Below are entries. Copy exactly the lines running from the line that holds "Write the FreeCAD" to the line that holds "JOINT_CLEARANCE = 0.1", with both ends included.

INPUT
-=-=-=-=-
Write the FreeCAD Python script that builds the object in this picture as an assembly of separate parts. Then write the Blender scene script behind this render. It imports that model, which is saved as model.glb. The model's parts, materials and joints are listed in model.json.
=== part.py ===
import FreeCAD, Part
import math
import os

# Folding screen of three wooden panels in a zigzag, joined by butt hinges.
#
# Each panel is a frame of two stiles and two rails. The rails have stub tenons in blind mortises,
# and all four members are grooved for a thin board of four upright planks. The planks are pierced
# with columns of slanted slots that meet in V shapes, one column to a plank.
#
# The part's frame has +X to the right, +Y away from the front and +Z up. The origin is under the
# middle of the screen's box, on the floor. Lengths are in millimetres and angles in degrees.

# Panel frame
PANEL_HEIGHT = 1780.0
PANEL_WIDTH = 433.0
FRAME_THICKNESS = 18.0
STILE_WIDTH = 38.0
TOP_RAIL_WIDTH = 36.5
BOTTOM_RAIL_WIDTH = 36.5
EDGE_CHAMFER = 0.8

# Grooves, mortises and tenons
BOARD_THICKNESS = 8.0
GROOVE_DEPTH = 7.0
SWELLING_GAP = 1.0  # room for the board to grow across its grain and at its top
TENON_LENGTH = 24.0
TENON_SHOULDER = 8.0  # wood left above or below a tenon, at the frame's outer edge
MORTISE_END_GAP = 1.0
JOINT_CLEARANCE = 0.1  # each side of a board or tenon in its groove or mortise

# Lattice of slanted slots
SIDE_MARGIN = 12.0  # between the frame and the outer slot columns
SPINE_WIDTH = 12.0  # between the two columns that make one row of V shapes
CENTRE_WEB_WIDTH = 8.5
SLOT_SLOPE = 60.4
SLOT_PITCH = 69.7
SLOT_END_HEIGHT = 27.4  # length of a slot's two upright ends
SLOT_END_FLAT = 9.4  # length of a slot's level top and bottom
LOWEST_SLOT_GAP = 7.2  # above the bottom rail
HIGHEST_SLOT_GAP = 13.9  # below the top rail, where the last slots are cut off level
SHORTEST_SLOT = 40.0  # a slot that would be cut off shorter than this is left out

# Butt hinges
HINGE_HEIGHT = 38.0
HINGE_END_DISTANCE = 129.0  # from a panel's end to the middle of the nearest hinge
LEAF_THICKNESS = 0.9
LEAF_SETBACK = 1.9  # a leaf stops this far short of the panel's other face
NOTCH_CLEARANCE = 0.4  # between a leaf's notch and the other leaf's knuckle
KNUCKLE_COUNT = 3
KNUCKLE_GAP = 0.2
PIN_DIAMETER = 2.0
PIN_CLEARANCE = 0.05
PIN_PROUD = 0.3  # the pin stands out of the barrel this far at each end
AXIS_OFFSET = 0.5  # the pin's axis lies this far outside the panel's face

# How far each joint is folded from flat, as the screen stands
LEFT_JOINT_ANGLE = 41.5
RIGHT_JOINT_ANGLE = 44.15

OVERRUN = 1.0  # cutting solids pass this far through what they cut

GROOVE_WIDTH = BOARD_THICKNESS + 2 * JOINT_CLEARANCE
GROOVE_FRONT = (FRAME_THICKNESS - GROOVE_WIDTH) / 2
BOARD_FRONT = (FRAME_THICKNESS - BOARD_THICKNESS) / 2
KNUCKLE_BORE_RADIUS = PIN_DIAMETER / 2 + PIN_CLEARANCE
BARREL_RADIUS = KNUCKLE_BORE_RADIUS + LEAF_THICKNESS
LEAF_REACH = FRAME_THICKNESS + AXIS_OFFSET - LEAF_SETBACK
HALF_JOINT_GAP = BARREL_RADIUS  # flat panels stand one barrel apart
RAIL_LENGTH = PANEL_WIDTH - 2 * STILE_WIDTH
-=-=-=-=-
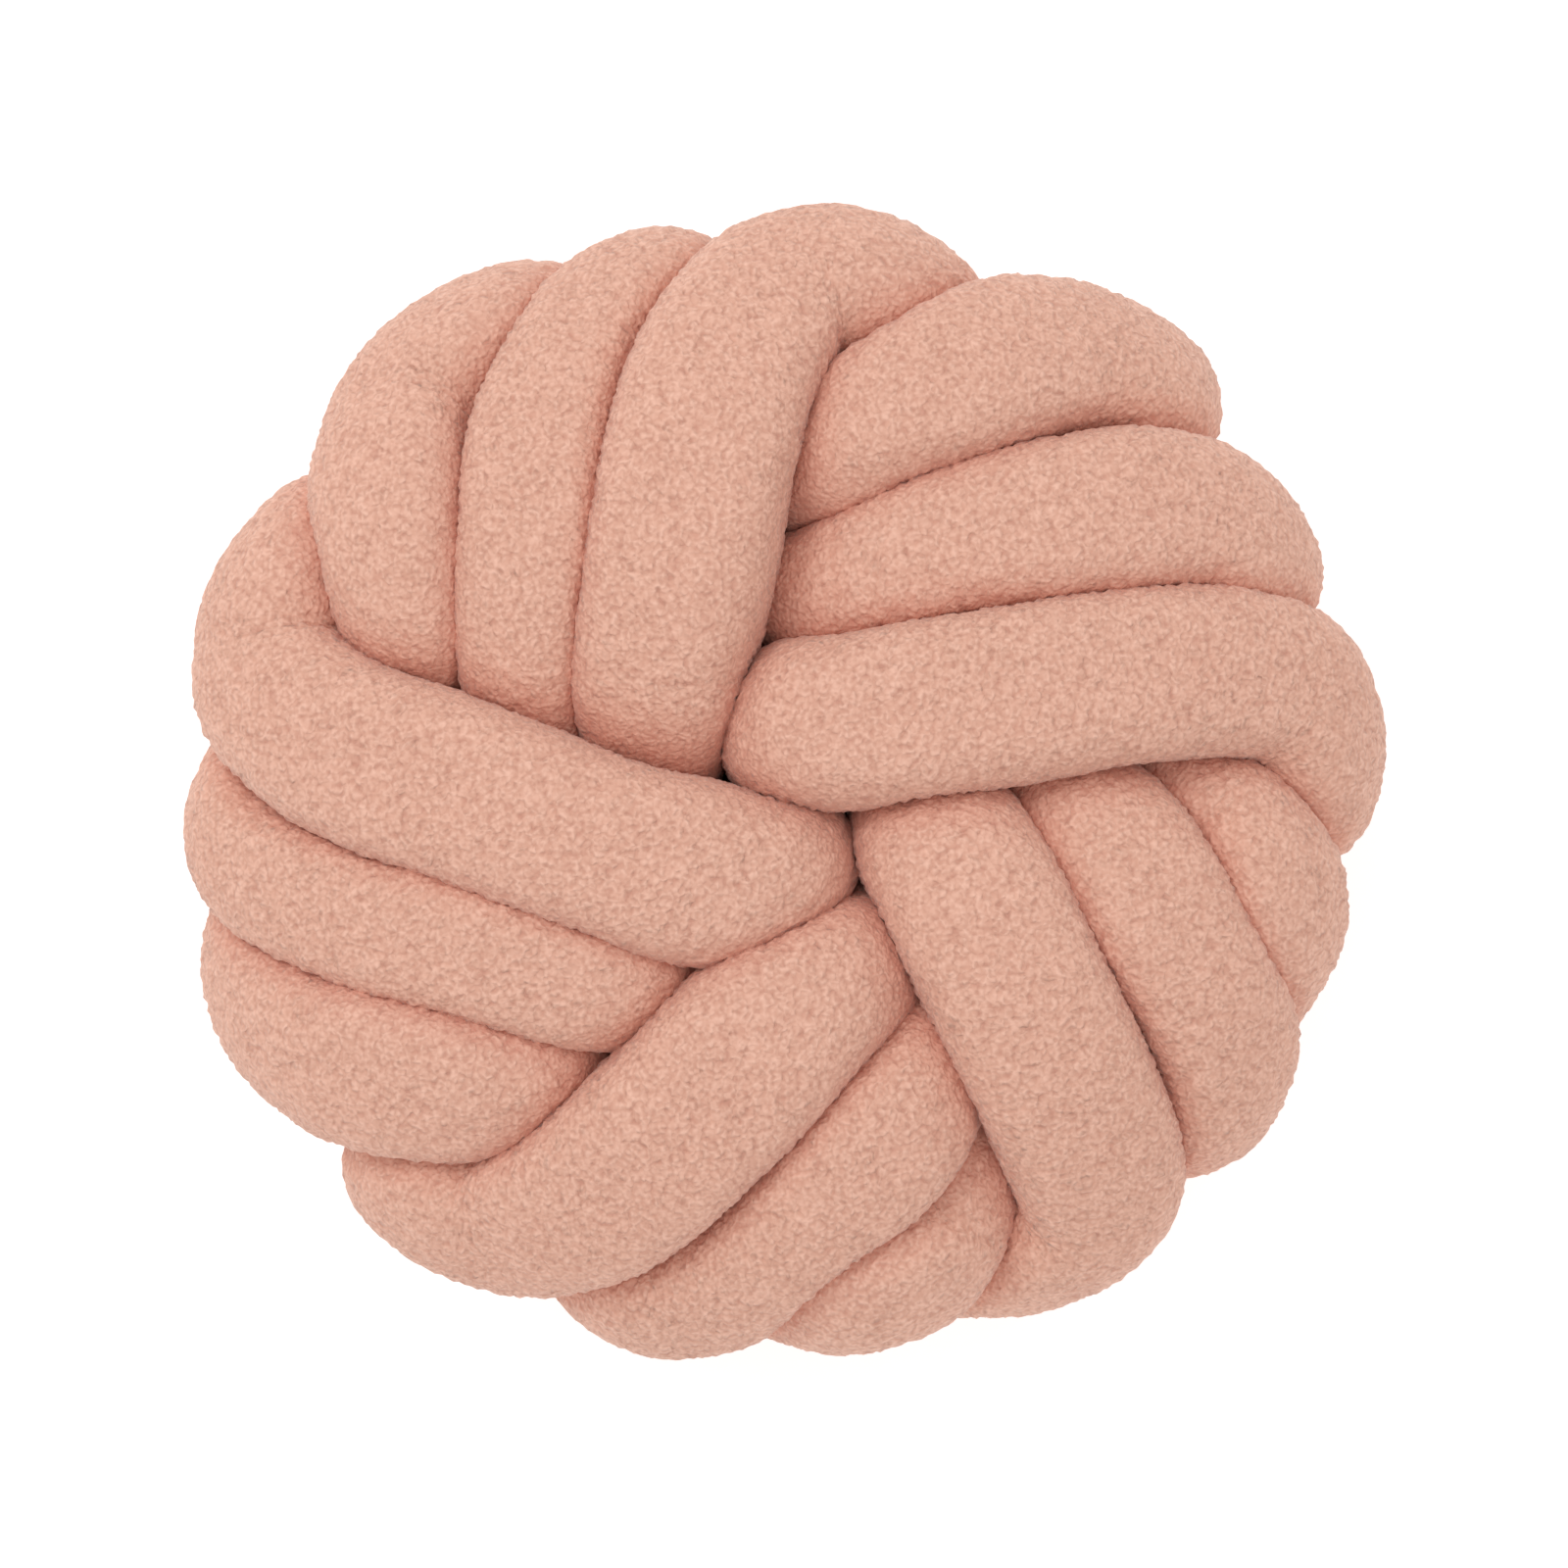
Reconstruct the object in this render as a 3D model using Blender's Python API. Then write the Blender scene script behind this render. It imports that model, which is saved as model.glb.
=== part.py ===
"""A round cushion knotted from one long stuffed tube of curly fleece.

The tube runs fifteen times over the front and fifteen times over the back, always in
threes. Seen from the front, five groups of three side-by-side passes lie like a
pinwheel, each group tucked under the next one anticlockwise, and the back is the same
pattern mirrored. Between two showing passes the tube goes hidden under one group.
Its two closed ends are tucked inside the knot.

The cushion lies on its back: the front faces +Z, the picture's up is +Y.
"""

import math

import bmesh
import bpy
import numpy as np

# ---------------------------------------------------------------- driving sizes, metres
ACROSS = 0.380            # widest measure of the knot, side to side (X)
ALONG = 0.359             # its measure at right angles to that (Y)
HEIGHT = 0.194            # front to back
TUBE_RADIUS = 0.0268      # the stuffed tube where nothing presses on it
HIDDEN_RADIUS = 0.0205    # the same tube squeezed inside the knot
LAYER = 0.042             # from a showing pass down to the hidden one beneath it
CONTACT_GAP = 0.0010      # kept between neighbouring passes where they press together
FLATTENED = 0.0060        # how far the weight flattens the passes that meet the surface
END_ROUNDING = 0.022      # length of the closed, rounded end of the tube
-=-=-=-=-
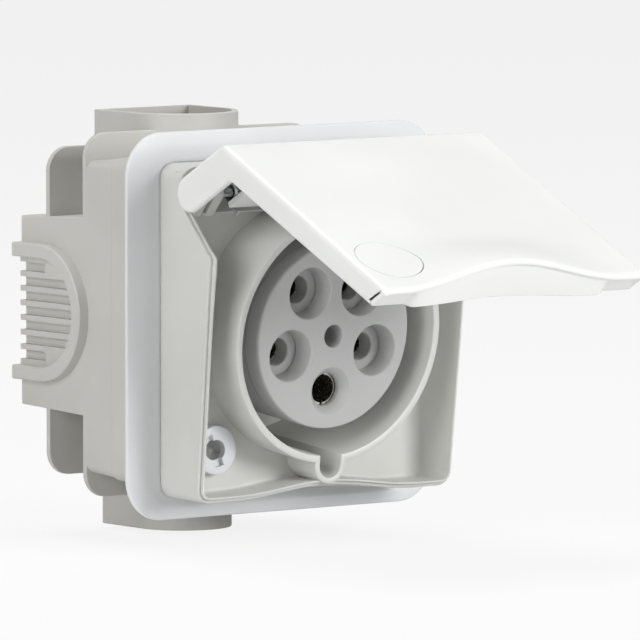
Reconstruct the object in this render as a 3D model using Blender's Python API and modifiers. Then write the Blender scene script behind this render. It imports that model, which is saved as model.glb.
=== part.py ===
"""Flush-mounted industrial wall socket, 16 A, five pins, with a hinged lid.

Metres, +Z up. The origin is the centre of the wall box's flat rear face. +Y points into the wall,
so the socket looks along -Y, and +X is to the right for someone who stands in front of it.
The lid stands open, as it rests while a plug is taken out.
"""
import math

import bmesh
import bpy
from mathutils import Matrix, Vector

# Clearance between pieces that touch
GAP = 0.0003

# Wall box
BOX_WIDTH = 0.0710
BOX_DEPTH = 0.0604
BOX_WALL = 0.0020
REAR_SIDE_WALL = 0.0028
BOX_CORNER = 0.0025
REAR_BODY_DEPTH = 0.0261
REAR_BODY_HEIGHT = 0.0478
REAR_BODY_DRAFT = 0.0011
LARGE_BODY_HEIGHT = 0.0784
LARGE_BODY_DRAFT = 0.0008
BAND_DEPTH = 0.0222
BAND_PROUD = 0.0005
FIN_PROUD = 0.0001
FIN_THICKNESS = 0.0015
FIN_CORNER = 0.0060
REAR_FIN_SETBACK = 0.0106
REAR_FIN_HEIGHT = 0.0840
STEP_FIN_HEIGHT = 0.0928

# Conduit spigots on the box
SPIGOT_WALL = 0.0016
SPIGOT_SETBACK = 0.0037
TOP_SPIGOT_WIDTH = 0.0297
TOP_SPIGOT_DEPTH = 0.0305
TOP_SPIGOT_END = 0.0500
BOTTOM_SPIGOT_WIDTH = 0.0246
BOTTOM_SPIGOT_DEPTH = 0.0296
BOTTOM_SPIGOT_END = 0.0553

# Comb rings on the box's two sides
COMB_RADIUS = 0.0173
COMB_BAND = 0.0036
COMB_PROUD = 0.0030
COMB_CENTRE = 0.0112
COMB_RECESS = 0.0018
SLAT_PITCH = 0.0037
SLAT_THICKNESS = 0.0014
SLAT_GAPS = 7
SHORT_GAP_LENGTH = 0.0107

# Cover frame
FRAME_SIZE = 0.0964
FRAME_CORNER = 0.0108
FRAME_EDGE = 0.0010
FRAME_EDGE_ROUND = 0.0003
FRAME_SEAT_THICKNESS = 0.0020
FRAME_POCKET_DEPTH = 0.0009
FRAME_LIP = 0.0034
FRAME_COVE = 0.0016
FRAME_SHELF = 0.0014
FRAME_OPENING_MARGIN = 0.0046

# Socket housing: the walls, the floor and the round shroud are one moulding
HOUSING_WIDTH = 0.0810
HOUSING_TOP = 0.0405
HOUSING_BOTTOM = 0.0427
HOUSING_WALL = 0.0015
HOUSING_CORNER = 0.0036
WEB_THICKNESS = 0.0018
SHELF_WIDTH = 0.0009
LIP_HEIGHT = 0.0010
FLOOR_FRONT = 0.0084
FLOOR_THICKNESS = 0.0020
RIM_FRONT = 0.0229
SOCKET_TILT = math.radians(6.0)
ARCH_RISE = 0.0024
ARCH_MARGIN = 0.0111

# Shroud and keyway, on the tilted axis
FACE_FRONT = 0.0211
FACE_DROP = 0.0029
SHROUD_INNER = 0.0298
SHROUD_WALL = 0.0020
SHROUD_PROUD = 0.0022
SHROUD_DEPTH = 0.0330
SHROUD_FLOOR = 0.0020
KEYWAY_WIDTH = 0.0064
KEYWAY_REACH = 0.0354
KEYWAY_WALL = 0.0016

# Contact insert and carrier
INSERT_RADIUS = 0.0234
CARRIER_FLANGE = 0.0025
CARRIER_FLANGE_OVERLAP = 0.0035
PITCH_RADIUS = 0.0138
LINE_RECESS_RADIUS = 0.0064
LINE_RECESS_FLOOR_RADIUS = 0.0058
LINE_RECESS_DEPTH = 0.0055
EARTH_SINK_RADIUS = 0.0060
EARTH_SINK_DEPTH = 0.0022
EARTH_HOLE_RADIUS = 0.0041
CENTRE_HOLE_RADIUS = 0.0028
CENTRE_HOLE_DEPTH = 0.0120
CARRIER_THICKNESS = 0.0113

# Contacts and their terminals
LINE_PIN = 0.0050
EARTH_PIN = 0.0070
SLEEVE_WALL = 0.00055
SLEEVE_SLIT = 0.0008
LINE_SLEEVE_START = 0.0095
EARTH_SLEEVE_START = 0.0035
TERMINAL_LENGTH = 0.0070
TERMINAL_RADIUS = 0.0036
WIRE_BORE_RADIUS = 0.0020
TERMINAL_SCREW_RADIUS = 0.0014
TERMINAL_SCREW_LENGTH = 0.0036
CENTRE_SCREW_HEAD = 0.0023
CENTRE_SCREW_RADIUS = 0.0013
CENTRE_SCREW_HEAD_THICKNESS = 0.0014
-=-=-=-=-
OUTPUT FOR THIS TASK
Write the FreeCAD Python script that builds the object in this picture as an assembly of separate parts. Then write the Blender scene script behind this render. It imports that model, which is saved as model.glb. The model's parts, materials and joints are listed in model.json.
=== part.py ===
import FreeCAD, Part
import math
import os

# Folding screen of three wooden panels in a zigzag, joined by butt hinges.
#
# Each panel is a frame of two stiles and two rails. The rails have stub tenons in blind mortises,
# and all four members are grooved for a thin board of four upright planks. The planks are pierced
# with columns of slanted slots that meet in V shapes, one column to a plank.
#
# The part's frame has +X to the right, +Y away from the front and +Z up. The origin is under the
# middle of the screen's box, on the floor. Lengths are in millimetres and angles in degrees.

# Panel frame
PANEL_HEIGHT = 1780.0
PANEL_WIDTH = 433.0
FRAME_THICKNESS = 18.0
STILE_WIDTH = 38.0
TOP_RAIL_WIDTH = 36.5
BOTTOM_RAIL_WIDTH = 36.5
EDGE_CHAMFER = 0.8

# Grooves, mortises and tenons
BOARD_THICKNESS = 8.0
GROOVE_DEPTH = 7.0
SWELLING_GAP = 1.0  # room for the board to grow across its grain and at its top
TENON_LENGTH = 24.0
TENON_SHOULDER = 8.0  # wood left above or below a tenon, at the frame's outer edge
MORTISE_END_GAP = 1.0
JOINT_CLEARANCE = 0.1  # each side of a board or tenon in its groove or mortise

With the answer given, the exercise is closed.